SEC Chair Mary Jo White and CFTC Chair Timothy Massad issued statements of support for FSOC's review. Chair Massad acknowledged the challenge of measuring leverage in the regulation of derivatives, suggested the need to improve the data that is collected. He recommended a transition from the emphasis on quarterly data to "something closer to 'real-time' analysis of exposures across cleared and uncleared positions."
Commentary
According to FSOC, its review of asset managers focuses on "risks to financial stability rather than investment risk," which the report describes as a normal and necessary part of market functioning. By contrast, FSOC maintains, financial stability risk arises because the activities of individual market participants may affect the system more broadly, particularly during times of market stress.
Regardless of FSOC's distinction between the two kinds of risk, in the actual world, there essentially is no difference. Ultimately, almost all of FSOC's concerns have to do with market crashes that result in significant liquidations of assets and downward price spirals, which only trigger further asset liquidations. FSOC's report implies that these concerns may be mitigated by investors putting higher shares of their investments in what FSOC considers to be more liquid assets.
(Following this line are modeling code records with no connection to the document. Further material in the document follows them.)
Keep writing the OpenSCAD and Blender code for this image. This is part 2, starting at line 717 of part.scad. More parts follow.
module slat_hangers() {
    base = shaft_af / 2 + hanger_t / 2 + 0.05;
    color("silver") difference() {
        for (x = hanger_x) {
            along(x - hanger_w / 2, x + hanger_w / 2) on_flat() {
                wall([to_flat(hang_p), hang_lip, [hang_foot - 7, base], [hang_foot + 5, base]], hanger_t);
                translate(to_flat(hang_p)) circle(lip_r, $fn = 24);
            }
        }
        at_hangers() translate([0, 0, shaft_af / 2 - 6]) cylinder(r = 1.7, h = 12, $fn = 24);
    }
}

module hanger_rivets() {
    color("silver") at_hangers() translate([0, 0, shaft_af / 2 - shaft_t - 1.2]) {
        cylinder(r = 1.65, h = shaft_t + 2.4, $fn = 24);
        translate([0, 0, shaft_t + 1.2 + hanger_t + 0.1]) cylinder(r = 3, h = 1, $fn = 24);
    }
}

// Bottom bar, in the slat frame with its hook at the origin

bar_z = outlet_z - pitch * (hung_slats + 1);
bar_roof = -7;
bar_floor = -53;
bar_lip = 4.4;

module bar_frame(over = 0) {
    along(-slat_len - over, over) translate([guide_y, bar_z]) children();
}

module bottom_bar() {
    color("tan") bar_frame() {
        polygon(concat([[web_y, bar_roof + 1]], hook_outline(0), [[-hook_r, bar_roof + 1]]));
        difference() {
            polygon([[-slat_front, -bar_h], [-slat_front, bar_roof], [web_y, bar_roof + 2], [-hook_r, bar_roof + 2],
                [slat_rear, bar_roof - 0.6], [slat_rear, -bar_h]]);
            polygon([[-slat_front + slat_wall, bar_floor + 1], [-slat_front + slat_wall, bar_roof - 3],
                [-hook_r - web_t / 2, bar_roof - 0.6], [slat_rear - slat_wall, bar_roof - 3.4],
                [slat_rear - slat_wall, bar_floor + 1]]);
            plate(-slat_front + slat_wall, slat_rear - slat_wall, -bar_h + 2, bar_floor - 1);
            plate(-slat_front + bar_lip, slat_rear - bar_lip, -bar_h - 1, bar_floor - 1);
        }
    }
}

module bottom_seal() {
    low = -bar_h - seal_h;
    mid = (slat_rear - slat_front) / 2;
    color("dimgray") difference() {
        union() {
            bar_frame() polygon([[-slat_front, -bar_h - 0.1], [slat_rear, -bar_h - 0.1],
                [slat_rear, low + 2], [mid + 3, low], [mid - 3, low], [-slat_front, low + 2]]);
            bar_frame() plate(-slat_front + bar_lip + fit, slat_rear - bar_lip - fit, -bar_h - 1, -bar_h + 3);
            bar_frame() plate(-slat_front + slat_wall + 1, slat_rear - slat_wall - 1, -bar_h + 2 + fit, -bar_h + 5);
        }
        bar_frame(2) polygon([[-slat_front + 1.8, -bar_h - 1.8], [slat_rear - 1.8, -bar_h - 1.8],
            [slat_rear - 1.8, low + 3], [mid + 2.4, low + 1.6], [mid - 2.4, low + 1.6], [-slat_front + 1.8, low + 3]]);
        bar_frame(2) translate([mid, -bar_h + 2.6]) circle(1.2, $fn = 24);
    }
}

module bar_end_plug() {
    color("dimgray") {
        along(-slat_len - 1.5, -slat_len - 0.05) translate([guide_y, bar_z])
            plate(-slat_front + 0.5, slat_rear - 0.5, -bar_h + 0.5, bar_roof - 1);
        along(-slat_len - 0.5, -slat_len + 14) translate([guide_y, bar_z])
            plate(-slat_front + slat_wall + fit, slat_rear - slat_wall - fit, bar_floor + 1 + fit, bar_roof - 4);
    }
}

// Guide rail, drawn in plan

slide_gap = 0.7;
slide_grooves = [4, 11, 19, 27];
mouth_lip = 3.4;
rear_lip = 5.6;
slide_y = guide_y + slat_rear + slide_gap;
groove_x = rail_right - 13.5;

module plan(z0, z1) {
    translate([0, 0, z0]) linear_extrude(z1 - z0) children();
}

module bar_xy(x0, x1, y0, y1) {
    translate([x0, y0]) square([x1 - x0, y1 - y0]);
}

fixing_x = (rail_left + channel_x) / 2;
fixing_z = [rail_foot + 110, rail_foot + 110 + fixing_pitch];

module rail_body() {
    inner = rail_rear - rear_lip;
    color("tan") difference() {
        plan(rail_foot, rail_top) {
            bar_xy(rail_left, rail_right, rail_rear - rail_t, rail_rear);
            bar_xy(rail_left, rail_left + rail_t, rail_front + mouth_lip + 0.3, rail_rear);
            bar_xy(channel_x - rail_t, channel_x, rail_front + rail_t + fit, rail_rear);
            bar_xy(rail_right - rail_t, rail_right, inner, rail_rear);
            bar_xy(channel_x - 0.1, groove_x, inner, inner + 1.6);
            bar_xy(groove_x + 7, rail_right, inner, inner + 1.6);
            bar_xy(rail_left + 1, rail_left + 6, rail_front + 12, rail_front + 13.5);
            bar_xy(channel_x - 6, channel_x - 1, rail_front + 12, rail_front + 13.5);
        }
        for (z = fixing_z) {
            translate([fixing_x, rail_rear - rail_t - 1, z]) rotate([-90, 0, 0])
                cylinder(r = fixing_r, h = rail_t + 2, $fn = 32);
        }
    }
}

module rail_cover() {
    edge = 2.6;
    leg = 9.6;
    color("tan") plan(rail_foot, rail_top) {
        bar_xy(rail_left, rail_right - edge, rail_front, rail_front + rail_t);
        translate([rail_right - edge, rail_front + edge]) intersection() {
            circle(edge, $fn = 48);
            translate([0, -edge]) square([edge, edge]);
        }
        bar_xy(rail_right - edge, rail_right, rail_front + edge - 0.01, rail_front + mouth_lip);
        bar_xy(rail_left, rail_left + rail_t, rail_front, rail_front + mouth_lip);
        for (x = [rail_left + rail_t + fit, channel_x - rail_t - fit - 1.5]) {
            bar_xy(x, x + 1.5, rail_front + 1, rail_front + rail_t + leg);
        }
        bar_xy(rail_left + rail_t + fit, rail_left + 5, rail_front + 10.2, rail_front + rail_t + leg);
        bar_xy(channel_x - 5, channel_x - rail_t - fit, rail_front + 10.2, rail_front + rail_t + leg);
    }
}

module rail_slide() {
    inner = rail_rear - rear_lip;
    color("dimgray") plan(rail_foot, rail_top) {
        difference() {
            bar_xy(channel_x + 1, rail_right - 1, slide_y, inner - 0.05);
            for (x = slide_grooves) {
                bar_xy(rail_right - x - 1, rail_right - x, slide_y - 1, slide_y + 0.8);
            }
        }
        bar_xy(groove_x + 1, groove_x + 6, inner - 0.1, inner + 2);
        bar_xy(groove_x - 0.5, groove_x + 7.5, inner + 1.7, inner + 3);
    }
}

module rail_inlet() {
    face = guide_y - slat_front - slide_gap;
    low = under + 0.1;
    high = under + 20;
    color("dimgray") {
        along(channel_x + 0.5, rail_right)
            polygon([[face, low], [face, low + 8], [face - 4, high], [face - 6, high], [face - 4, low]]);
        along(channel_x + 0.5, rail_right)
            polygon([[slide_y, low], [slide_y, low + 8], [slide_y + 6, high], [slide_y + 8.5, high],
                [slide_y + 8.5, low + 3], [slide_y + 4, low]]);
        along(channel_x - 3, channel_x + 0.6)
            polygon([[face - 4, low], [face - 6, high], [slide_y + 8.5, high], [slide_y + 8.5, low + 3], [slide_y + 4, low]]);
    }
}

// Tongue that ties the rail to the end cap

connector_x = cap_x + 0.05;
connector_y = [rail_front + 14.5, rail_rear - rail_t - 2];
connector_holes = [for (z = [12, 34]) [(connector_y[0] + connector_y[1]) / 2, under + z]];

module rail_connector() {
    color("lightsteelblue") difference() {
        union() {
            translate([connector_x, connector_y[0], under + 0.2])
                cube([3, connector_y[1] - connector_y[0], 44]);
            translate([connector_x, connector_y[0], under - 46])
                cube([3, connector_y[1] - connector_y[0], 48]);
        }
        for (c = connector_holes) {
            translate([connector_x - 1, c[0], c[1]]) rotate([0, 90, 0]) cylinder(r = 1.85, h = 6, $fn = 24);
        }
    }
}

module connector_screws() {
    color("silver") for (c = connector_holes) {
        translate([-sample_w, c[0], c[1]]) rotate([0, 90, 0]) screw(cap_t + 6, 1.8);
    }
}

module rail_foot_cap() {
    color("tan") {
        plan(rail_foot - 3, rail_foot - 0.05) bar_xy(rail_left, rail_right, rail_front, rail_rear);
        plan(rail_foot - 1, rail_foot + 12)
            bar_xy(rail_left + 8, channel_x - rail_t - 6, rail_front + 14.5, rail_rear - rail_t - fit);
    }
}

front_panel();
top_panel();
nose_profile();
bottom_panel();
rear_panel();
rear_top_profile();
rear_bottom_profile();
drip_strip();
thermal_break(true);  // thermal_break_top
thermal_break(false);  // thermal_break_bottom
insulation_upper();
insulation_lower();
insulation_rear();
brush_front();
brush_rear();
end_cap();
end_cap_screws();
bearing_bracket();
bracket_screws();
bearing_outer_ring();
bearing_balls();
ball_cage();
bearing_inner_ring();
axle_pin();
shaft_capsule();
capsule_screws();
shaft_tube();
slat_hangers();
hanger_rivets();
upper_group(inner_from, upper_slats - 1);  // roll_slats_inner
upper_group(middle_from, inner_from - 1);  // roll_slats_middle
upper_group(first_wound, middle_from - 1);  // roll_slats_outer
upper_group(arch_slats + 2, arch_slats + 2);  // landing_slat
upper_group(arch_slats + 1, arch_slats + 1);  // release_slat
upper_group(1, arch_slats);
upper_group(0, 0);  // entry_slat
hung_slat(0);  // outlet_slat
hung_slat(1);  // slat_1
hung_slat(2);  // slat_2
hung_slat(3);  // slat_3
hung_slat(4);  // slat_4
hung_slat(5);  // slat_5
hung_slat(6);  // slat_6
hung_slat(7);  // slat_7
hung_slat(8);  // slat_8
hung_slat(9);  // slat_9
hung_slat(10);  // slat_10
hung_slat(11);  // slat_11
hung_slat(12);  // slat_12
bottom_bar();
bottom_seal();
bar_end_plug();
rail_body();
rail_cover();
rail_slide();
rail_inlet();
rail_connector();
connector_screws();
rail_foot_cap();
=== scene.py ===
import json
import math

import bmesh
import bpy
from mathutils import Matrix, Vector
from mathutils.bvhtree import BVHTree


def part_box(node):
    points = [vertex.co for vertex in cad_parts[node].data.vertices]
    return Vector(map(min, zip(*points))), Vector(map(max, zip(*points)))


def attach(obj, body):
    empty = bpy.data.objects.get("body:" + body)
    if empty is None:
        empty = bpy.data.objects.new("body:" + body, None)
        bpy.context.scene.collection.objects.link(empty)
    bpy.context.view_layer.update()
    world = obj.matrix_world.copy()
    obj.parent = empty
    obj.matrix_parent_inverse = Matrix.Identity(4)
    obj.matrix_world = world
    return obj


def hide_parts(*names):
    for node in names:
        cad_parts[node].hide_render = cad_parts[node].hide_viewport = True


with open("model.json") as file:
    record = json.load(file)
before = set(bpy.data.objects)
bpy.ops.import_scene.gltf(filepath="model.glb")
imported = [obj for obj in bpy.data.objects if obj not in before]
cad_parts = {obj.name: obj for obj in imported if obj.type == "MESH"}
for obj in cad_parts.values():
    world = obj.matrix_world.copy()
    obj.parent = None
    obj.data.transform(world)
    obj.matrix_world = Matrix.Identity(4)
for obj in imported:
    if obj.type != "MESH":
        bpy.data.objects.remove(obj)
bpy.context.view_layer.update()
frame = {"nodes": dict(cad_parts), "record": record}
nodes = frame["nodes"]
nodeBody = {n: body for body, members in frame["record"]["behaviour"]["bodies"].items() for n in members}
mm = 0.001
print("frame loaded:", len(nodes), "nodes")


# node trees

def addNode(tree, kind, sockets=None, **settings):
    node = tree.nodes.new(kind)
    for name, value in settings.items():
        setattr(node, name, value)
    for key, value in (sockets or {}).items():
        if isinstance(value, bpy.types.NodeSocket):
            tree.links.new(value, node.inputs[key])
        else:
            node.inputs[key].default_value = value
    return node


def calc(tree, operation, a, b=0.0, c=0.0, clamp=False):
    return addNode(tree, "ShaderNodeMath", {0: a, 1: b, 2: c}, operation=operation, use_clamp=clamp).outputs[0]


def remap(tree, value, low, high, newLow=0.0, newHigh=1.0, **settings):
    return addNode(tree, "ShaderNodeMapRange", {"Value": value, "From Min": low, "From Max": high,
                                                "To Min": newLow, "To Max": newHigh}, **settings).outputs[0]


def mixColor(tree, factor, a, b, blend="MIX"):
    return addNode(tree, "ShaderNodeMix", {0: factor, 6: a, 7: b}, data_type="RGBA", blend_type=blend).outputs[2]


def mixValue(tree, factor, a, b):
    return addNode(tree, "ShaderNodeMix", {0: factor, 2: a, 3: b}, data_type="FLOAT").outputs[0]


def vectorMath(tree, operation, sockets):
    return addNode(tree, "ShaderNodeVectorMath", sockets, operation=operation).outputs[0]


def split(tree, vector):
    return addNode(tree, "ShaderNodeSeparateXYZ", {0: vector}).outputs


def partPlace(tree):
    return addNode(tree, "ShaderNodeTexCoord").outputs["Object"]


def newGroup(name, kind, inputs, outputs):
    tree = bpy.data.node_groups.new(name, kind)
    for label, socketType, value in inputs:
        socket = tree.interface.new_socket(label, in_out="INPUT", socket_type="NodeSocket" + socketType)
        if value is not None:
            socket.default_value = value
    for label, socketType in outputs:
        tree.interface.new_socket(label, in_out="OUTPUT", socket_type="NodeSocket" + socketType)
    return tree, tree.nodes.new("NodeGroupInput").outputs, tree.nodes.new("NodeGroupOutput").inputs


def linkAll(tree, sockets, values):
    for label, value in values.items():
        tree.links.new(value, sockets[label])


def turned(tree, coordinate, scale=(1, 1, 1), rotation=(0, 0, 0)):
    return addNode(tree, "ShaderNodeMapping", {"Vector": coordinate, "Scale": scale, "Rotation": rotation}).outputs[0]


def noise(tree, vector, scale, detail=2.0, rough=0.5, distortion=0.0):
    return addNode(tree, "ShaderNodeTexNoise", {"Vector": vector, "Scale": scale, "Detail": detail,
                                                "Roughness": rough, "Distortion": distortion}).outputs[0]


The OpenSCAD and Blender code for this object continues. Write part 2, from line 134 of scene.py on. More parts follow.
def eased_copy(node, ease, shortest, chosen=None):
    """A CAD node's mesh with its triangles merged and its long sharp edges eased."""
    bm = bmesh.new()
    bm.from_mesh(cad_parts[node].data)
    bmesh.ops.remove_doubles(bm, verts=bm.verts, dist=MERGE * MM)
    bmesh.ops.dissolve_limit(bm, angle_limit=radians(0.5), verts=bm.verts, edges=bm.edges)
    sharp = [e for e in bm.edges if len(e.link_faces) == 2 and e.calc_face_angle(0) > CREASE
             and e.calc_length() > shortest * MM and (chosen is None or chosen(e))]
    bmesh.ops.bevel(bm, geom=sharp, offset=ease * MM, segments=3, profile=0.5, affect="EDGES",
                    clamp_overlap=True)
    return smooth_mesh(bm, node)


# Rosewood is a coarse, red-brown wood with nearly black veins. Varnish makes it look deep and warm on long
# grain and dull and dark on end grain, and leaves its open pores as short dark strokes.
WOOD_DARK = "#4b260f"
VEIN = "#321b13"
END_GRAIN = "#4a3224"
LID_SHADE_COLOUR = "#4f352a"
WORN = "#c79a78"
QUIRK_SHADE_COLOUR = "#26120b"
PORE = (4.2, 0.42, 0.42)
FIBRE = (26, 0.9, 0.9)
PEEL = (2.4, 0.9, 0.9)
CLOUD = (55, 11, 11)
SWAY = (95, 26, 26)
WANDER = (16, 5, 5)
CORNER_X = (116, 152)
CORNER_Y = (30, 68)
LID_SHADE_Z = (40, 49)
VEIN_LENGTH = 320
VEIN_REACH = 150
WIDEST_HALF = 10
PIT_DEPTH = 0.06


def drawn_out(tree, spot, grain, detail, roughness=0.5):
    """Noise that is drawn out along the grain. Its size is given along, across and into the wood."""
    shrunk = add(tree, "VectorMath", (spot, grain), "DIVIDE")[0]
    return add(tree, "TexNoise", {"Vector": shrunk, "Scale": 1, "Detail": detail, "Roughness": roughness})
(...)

FSOC's solution is to threaten to impose more regulations. The biggest threat it wields is the assumption of significant regulatory control over the asset management industry. There is, however, an alternative view. FSOC should consider ways in which reduced regulation might increase financial stability. According to the report, "open-end [SEC-registered investment companies] provide liquidity transformation by allowing frequent (typically, daily) redemptions by investors while investing in less-liquid assets." During stress events, the price and liquidity of these assets may fall rapidly, since they cannot be transformed readily into cash, and sophisticated investors will be motivated to make it to the door before anyone else, which will trigger a run. However, hedge funds are unlike mutual funds and so are not subject to regulations that require them to provide daily redemptions; they require advance notice for redemptions and may impose lock-up periods. As a result, "hedge funds appear largely to match investor share liquidity and asset liquidity; funds with less-liquid assets typically have substantially longer investment horizons."
The problem that FSOC identified (investor runs of withdrawals of funds) is one that may be caused largely by regulation. The requirement that mutual funds provide the ability to be redeemed daily creates a mismatch between the redemption rights of investors and the liquidity of pretty much any securities portfolio (except perhaps the U.S. government's). By contrast, hedge funds, which are not subject to regulations governing redemptions, can match their redemption rights with the liquidity of the underlying assets. Their example shows that the answer to the problem might be to impose fewer rules instead of more; i.e., to remove the requirement that open-end funds offer daily liquidity. The regulatory construct that SEC-registered funds must offer either daily liquidity (in the case of open-end funds) or no liquidity (in the case of closed-end funds) is at odds with the goal of lowering systemic risk. Perhaps affording open-end funds greater latitude in offering redemption rights would help to reduce the problem identified by FSOC, and would do so by offering more rather than fewer choices to investors.